The following code block audits the symbol table efficiency of a table:

symTabEfficiency = { tab ->
    names = []
    symNames = []
    symSizes = []
    values = []
    metaData = tab.meta().where("DataType=`java.lang.String`")
    rows = metaData.getRowSet()
    nameColSource = metaData.getColumnSource("Name")
    iter = rows.iterator()
    while (iter.hasNext()) {
        long key = iter.next()
        names.add(nameColSource.get(key))
    }

    for (String name : names) {
        def col = tab.getColumnSource(name)
        if (col instanceof io.deephaven.engine.table.impl.sources.regioned.SymbolTableSource) {
            symtab = col.getStaticSymbolTable(tab.getRowSet(), false)
            if (symtab.size() > 0) {
                println "Processing " + name
                symNames.add(name)
                symSizes.add(symtab.size())
                values.add(tab.selectDistinct(name).size())
            }
        }
    }
    return newTable(col("Name", symNames.toArray()), col("Size", symSizes.toArray()), col("Values", values.toArray())).update("Values=(long)Values", "Size=(long)Size", "Efficiency=Values/Size")
}
lastBusinessDate = io.deephaven.time.calendar.Calendars.calendar().pastBusinessDate(1)
x=symTabEfficiency.call(db.liveTable("Namespace", "Table").where("Date=`${lastBusinessDate}`"))
from deephaven.calendar import calendar
from deephaven import new_table
from deephaven.column import string_col, long_col
import jpy

SymbolTableSource = jpy.get_type(
    "io.deephaven.engine.table.impl.sources.regioned.SymbolTableSource"
)


def symTabEfficiency(tab):
    names = []
    symNames = []
    symSizes = []
    values = []
    metaData = tab.meta_table.where("DataType=`java.lang.String`")
    rows = metaData.j_table.getRowSet()
    nameColSource = metaData.j_table.getColumnSource("Name")
    it = rows.iterator()
    while it.hasNext():
        key = it.next()
        names.append(nameColSource.get(key))

    for name in names:
        col = tab.j_table.getColumnSource(name)
        if SymbolTableSource.jclass.isInstance(col):
            col = jpy.cast(col, SymbolTableSource)
            symtab = col.getStaticSymbolTable(tab.j_table.getRowSet(), False)
            if symtab.size() > 0:
                print("Processing %s" % name)
                symNames.append(name)
                symSizes.append(symtab.size())
                values.append(tab.select_distinct(name).size)

    return new_table(
        [
            string_col("Name", symNames),
            long_col("Size", symSizes),
            long_col("Values", values),
        ]
    ).update(["Values=(long)Values", "Size=(long)Size", "Efficiency=Values/Size"])

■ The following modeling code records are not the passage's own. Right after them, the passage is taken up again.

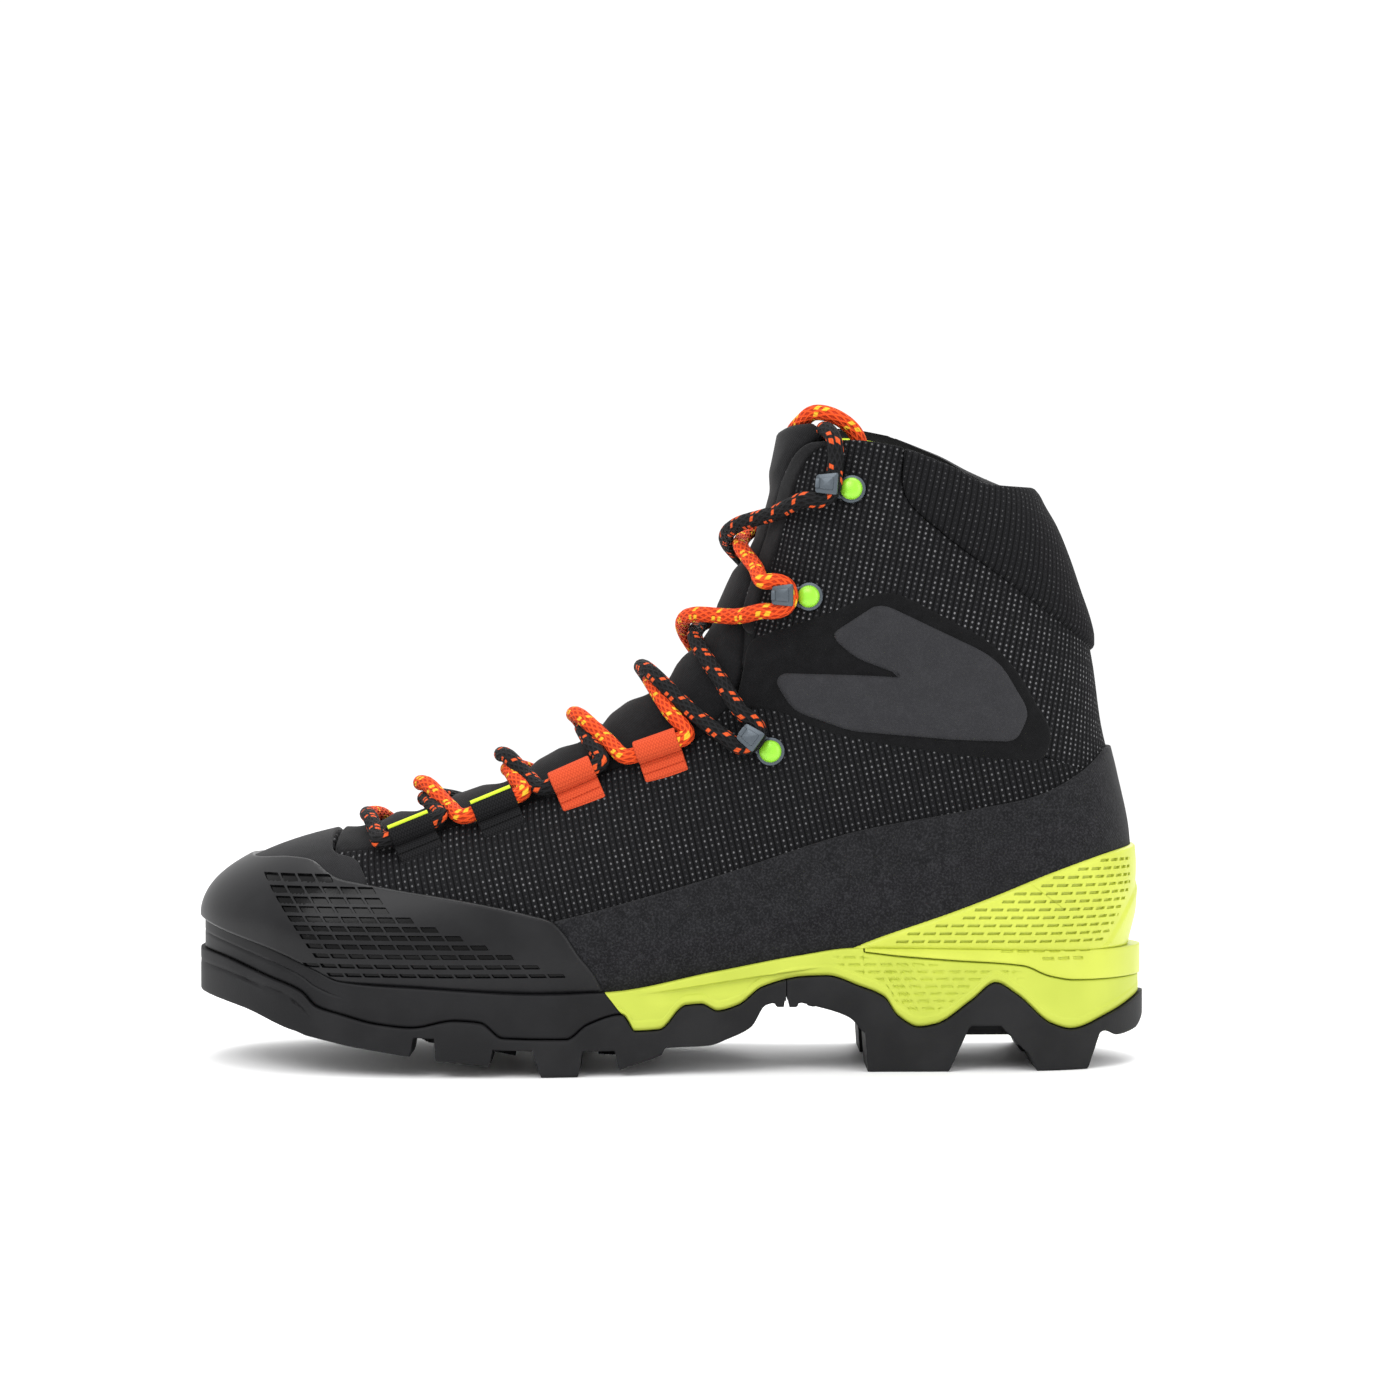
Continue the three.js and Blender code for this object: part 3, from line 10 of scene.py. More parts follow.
import bmesh
import bpy
import numpy as np
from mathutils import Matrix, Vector
from mathutils.kdtree import KDTree


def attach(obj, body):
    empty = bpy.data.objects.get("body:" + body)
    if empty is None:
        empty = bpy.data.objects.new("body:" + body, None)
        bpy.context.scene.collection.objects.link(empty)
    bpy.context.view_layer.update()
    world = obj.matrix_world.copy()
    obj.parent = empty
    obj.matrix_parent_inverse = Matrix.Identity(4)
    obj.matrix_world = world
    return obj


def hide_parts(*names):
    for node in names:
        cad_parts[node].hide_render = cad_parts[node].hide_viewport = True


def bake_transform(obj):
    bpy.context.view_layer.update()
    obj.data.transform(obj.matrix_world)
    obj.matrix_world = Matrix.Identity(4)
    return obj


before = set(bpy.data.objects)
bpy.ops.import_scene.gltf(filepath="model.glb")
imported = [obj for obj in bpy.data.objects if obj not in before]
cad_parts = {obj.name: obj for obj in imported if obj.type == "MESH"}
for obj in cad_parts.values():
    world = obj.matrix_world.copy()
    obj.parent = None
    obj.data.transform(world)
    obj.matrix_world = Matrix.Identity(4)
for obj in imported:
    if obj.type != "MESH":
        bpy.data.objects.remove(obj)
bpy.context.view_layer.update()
MM = 0.001
SIDES = {"lateral": -1, "medial": 1}

# ------------------------------------------------------------------ sizes shared with the CAD
GAP = 0.3
KNIT = 1.5
LACE_D = 5.0
LACE_R = LACE_D / 2
LOOP_WIDTH = 14.0
WEBBING = 1.0
LOOP_SEAT = 0.5
HOOK_SEAT = 0.6
HOOK_PLATE = 1.0
HOOK_WIDTH = 7.2
HOOK_REACH = 10.5
HOOK_FLAP = 7.0
STEM = 3.0
RING_R = 4.4
RIVET_R = 3.5
RIVET_DOME = 2.2
MIDSOLE_INSET = 1.4
CRADLE_INSET = 0.8
LUG_WIDTH = 19
HEEL_LUG_WIDTH = 25
CHANNEL_DEPTH = 11
SOLE_SPLIT = 36.4

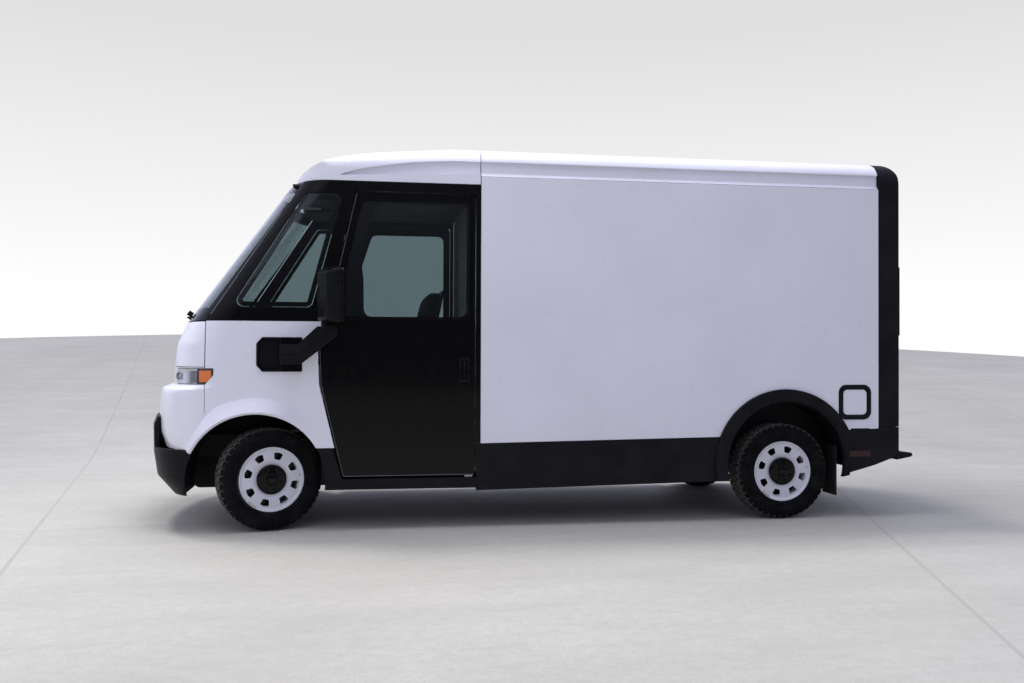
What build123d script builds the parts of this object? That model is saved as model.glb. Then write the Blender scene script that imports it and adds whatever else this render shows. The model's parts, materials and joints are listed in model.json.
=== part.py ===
"""Walk-in electric delivery truck with sliding cab doors, modelled piece by piece.

The truck stands on z = 0 and faces -X, so its left (driver's) side is at -Y.
The origin is the centre of the ground rectangle under it. All sizes are in millimetres.
"""
import os

from build123d import *

# ---------------------------------------------------------------- driving dimensions
HALF_WIDTH = 1030            # body side, without mirrors
SKIN = 12                    # thickness of the outer panels
GAP = 6                      # shut line round doors and hatches

FRONT_AXLE_X = -2055
REAR_AXLE_X = 1853
TYRE_RADIUS = 365
TYRE_WIDTH = 225
RIM_RADIUS = 203             # bead seat
FRONT_WHEEL_Y = 870          # wheel centre plane
REAR_WHEEL_Y = 888
KINGPIN_Y = 745
STEER_AT_REST = 17           # the front wheels stand turned to the left

NOSE_SEAM_X = -2446          # seam between the nose and the fenders
CAB_REAR_X = -505            # joint between the cab and the cargo body
CARGO_REAR_X = 2635          # joint between the side panels and the rear frame
REAR_FACE_X = 2805
STEP_TIP_X = 2935

PANEL_BOTTOM_Z = 590         # lower edge of the white nose
LAMP_Z = (1042, 1157)
WAIST_Z = 1490               # top of the white nose, foot of the windscreen
HEADER_Z = 2500              # top of the cab frame
GUTTER_Z = 2560              # foot of the roof
ROOF_Z = 2808
CROWN_EDGE = (800, 2790)     # y, z where the roof turns down to the sides
ROOF_SKIN = 34
RECESS_Y = 1006              # depth of the long recess above the gutter

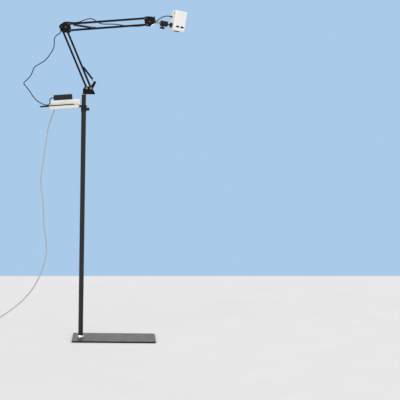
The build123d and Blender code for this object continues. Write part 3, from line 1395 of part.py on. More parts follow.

lastBusinessDate = calendar().pastBusinessDate(1)
x = symTabEfficiency(
    db.live_table("Namespace", "Table").where("Date=`%s`" % lastBusinessDate)
)

The query produces a table with one row per symbol table column. The table has the following columns:

  • Values: the number of distinct values exist for that column.
  • Size: the size of the on-disk symbol table.
  • Efficiency: the ratio of Values to Size, which is ideally 1.00 (or 100%) for a single partition. When you have tables with multiple partitions, the symbol tables are independent.

You may also see that the number of Values is close to the size of the input table, in which case a symbol table column may not be appropriate (as is often the case for order IDs).

Consider the screenshot below. The symbol, wiresymbol, and u_symbol columns show an efficiency of 0.03%, which is very low. Adjusting the DIS cache hints to allow sufficient headroom for the roughly 30,000 unique values is likely to improve query performance. Additionally, the ordid column is a symbol table column, but it has over 88 million unique values. Queries and ingestion are likely to be more efficient by changing the schema to include symbolTable="none".

img

Caution

You cannot change symbolTable to "none" without making historical data unreadable.